SET TASK: Search the data for the word "FreeCAD". Reproduce every line where it is found.

*-*-*

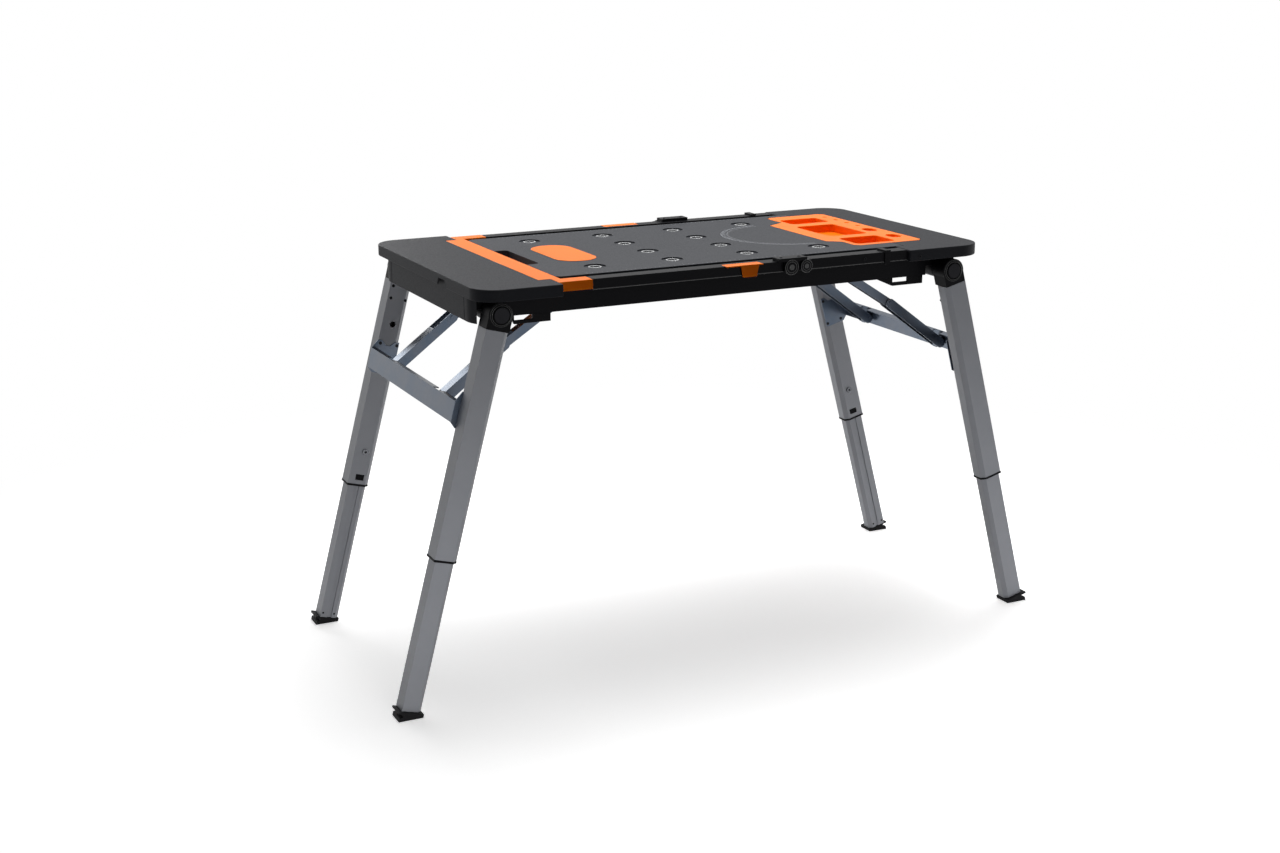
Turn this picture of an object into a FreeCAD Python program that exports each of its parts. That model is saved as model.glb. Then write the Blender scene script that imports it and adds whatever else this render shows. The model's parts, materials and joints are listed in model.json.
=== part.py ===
import FreeCAD
import Part
import Sketcher
import math
import os
import re

# A portable folding workbench. Its flat top is a lift-out board between two rails, with an end cap
# at each end. Two pairs of splayed telescoping legs fold up under the top, each held open by two
# jointed braces.
#
# Millimetres, +Z up. The origin is on the floor under the middle of the four feet, X runs along the
# bench and Y across it. "Left" is -X, "near" is -Y. Heights on the legs are measured down the leg
# from its pivot.

SIZES = {
    # Overall
    "bench_height": 790.0,
    "running_gap": 0.3,
    "pivot_clearance": 0.1,
    "cut_overrun": 5.0,
    # Deck board
    "deck_thickness": 19.7,
    "deck_left": 356.0,
    "deck_right": 399.5,
    "deck_half_width": 233.0,
    "deck_corner": 12.0,
    "finger_notch_depth": 27.0,
    "finger_notch_near": 90.0,
    "finger_notch_far": 80.0,
    "finger_notch_corner": 10.0,
    "hole_pitch_x": 164.3,
    "hole_pitch_y": 107.7,
    "dog_bore_radius": 10.0,
    "bushing_radius": 13.0,
    "dish_radius": 21.5,
    "dish_depth": 2.5,
    "bushing_stand": 1.2,
    "pad_centre_y": 3.0,
    "pad_offset_x": 3.4,
    "pad_width": 85.0,
    "pad_length": 195.0,
    "pad_seat_depth": 1.2,
    "pad_thickness": 1.8,
    # Tool tray
    "tray_tongue": 78.5,
    "tray_reach": 107.5,
    "tray_near": 190.0,
    "tray_far": 209.0,
    "tray_far_step": 43.0,
    "tray_near_step": 26.0,
    "tray_step_far": 138.0,
    "tray_step_far_inner": 114.0,
    "tray_step_near": 136.0,
    "tray_step_near_inner": 116.0,
    "tray_corner": 10.0,
    "tray_rim": 3.0,
    "tray_ledge": 5.0,
    "tray_depth": 19.5,
    "tray_floor": 2.5,
    "tray_clearance": 0.6,
    "far_pocket_inset": 8.5,
    "middle_pocket_inset": 39.0,
    "near_pocket_inset": 13.0,
    "pocket_width": 92.0,
    "far_pocket_near": 104.0,
    "far_pocket_far": 165.0,
    "middle_pocket_near": 68.0,
    "middle_pocket_far": 72.0,
    "near_pocket_near": 174.0,
    "near_pocket_far": 98.0,
    "pocket_corner": 10.0,
    "bit_hole_inset": 18.0,
    "bit_hole_first": 29.0,
    "bit_hole_pitch": 44.7,
    "bit_hole_radius": 5.0,
    "slot_hole_inset": 26.0,
    "slot_hole_near": 120.0,
    "slot_hole_far": 30.0,
    "slot_hole_width": 26.0,
    "slot_hole_length": 38.0,
    "slot_hole_depth": 10.0,
    # Rails
    "groove_beside_deck": 19.0,
    "rail_width": 30.0,
    "rail_depth": 20.0,
    "rail_flange": 3.0,
    "rail_flange_setback": 2.0,
    "rail_flange_overlap": 4.0,
    "rail_wall": 2.5,
    "rail_top_wall": 4.0,
    "rail_end_gap": 3.0,
    # Hinge links between the rail sections
    "link_centre": 125.5,
    "link_half_gap": 31.5,
    "link_disc_large_x": 109.0,
    "link_disc_large_radius": 15.0,
    "link_disc_small_x": 142.0,
    "link_disc_small_radius": 13.0,
    "link_disc_drop": 11.5,
    "link_proud": 3.0,
    "link_disc_proud": 5.0,
    "link_plate_left": 81.0,
    "link_plate_right": 143.0,
    "link_plate_rise": 6.5,
    "link_plate_setback": 11.0,
    # Fasteners on the top
    "small_screw_radius": 3.2,
    "small_screw_head": 1.4,
    "plate_screw_setback": 11.0,
    "disc_pin_radius": 4.5,
    "rail_screw_setback": 98.0,
    "rail_screw_drop": 10.0,
    "cap_screw_setback": 23.0,
    "cap_screw_drop": 14.0,
    # Rail clips
    "clip_setback": 40.0,
    "clip_width": 13.0,
    "clip_thickness": 2.6,
    "clip_depth": 24.0,
    "clip_rise": 3.6,
    # Latches
    "latch_left": 30.0,
    "latch_right": 49.0,
    "latch_plate": 2.2,
    "latch_setback": 10.0,
    "latch_proud": 3.4,
    "latch_tongue_left": 0.5,
    "latch_tongue_right": 40.0,
    "latch_tongue_taper": 5.0,
    "latch_tongue_drop": 23.5,
    "latch_tongue_thickness": 3.0,
    # End caps
    "cap_wall": 3.5,
    "cap_joint_gap": 0.5,
    "left_cap_overhang": 8.0,
    "left_cap_side": 24.0,
    "left_cap_corner": 50.0,
    "notch_near": 137.0,
    "notch_far": 88.0,
    "notch_slope": 9.0,
    "notch_height": 13.5,
    "right_cap_arm": 20.0,
    "right_cap_reach": 75.0,
    "right_cap_side": 8.0,
    "right_cap_step_gap": 1.5,
    "right_cap_corner": 55.0,
    # Orange edge band
    "band_width": 41.1,
    "band_shoulder_width": 17.1,
    "band_arm": 50.0,
    "band_depth": 18.0,
    "band_proud": 3.0,
    "band_shoulder_inset": 6.3,
    # Apron and corner posts at the left end
    "apron_stand": 32.5,
    "apron_thickness": 8.5,
    "apron_lap": 4.0,
    "apron_depth": 47.0,
    "post_seam": 1.0,
    "post_bend_start": 21.0,
    "post_bend": 50.0,
    "post_overlap": 3.0,
    # Lower beams and cross members
    "beam_setback": 11.5,
    "beam_width": 37.5,
    "beam_depth": 40.0,
    "beam_shoulder": 35.0,
    "beam_slot_rise": 4.0,
    "beam_slot_height": 10.0,
    "beam_slot_inset": 4.0,
    "beam_hollow_height": 33.0,
    "beam_end_wall": 12.0,
    "neck_depth": 22.0,
    "boss_radius": 21.0,
    "cross_depth": 15.0,
    "cross_half_width": 10.5,
    "brace_lug_half": 6.5,
    "brace_lug_reach": 8.0,
    # Brackets under the beams
    "bracket_depth": 16.0,
    "bracket_width": 7.0,
    "left_bracket_gap": 2.0,
    "right_bracket_gap": 7.0,
    "bracket_end": 6.0,
    "bracket_window": 37.0,
    "bracket_window_depth": 9.5,
    "bracket_block": 35.0,
    "bracket_wedge": 36.0,
    # Leg pivots
    "pivot_reach": 487.0,
    "pivot_drop": 50.0,
    "leg_tilt": 15.0,
    "leg_side_gap": 6.5,
    "bolt_radius": 6.0,
    "bolt_head_radius": 14.5,
    "bolt_head": 3.0,
    "washer_radius": 11.0,
    # Upper tubes
    "upper_depth": 40.0,
    "upper_half": 23.0,
    "upper_wall": 2.0,
    "upper_chamfer": 8.5,
    "upper_start": 29.0,
    "upper_end": 460.0,
    "tube_hole_radius": 6.0,
    "tube_hole_at": 118.0,
    "lock_setback": 70.0,
    "tube_slot_setback": 15.0,
    "tube_slot_width": 18.0,
    "tube_slot_height": 12.0,
    # Leg heads
    "head_radius": 24.0,
    "head_plug": 25.0,
    "head_ring_radius": 19.5,
    "head_ring_width": 2.5,
    "head_ring_height": 1.5,
    # End collars
    "collar_lip": 4.0,
    "collar_sleeve": 9.0,
    "collar_overhang": 0.8,
    # Lower tubes
    "lower_half": 20.0,
    "lower_half_depth": 16.7,
    "lower_wall": 2.0,
    "lower_chamfer": 7.3,
    "tube_overlap": 116.0,
    "lower_slide_gap": 0.5,
    "groove_width": 8.0,
    "groove_depth": 2.6,
    # Height-lock plungers
    "plunger_radius": 6.5,
    "plunger_head": 3.3,
    "plunger_stem": 3.0,
    # Feet
    "foot_height": 13.1,
    "foot_flange_inner": 22.2,
    "foot_flange_outer": 28.0,
    "foot_flange": 4.0,
    "foot_neck": 17.0,
    "foot_sole": 24.1,
    "foot_sole_thickness": 8.0,
    "foot_setback": 5.0,
    "foot_overhang": 4.0,
    # Crossbars
    "crossbar_top": 172.0,
    "crossbar_height": 40.0,
    "crossbar_web_out": 34.5,
    "crossbar_sheet": 2.0,
    "crossbar_flange": 14.0,
    "crossbar_notch_half": 16.5,
    "end_plate_inner": 22.0,
    "end_plate_outer": 24.0,
    "end_plate_rise": 19.0,
    "end_plate_fall": 10.0,
    "end_plate_ear": 9.0,
    "end_plate_cut": 3.0,
    "plate_rivet_across": 18.0,
    "plate_rivet_setback": 7.0,
    "rivet_radius": 3.6,
    "rivet_head": 1.4,
    # Braces
    "brace_lane": 140.0,
    "brace_upper_x": 292.5,
    "brace_upper_rise": 1.0,
    "brace_lower_drop": 22.6,
    "brace_lower_out": 22.0,
    "knee_offset": 6.0,
    "brace_pin_radius": 3.7,
    "brace_sheet": 2.0,
    "lower_link_half_width": 13.0,
    "lower_link_half_height": 10.0,
    "upper_link_half_width": 10.0,
    "upper_link_half_height": 8.5,
    "link_web_setback": 16.0,
    "upper_knee_setback": 26.0,
    "lower_knee_setback": 45.0,
    "knee_rivet_radius": 5.5,
    "knee_rivet_head": 1.8,
}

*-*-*

RESULT:
Turn this picture of an object into a FreeCAD Python program that exports each of its parts. That model is saved as model.glb. Then write the Blender scene script that imports it and adds whatever else this render shows. The model's parts, materials and joints are listed in model.json.
import FreeCAD